Of those who attribute all of these identities in tradition to chance coincidences and "development under like causes," one can only say, as did the old orthodox Christian of the doctrine of atoms, and fortuitous combinations, that it put upon the back of Chance more than it would bear.


Footnotes

164:1 "The negroes and half-breeds in Missouri consider the red-headed wood-pecker a great sorcerer, who can appear either as a bird or as a red man with a mantle or cloak on his arm. He is supposed to be very grateful and very vengeful. He made the bat by putting a rat and a bird together. He sometimes bores holes in the heads of his enemies while they sleep and puts in maggots which keep them for ever restless or crazy."--Note by MARY A. OWEN.

166:1 As the Etruscan tombs were often exact copies of the homes of the departed, this idea would be very naturally formed by the peasantry.

167:1 The nakedness, the dancing and wild revelry depicted on the Etrusco-Greek vases, with their satyrs, goblins, and winged lases and mysterious emblems or hieroglyphs, would all very naturally suggest to the contadini magic and sorcery. Does not all this Greek beauty and joyousness seem even to us like a dream of fairyland--a Paradise?

168:1 Probably the caduceus of Mercury, which often appears on vases as simply two serpents with interlaced heads.

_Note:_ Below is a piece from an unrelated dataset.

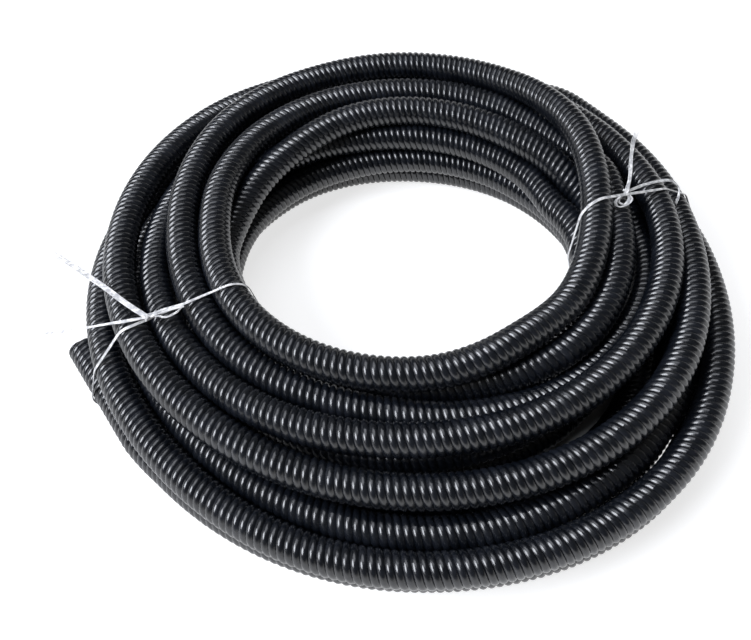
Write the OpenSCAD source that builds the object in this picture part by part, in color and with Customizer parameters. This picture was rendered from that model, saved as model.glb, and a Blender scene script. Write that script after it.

177:1 "That animal which the French call sauterelle, we a grasshopper, is named Ακρις {Greek Akris} by the Greeks, by the Latines locusta, and by ourselves a locust. Again, between a cicada and that we call a grasshopper the p. 178 differences are very many, as may be observed in themselves, or their descriptions in Matthiolus Aldrovandus and Muffetus. . . . Our word is borrowed from the Saxon' Graest-hopp, which our ancestors, who never beheld the cicada, used for that insect which we yet call a grasshopper " (Pseudoxia Epidemsica (Vulgar Errors), by Sir THOMAS BROWN, London, 1672).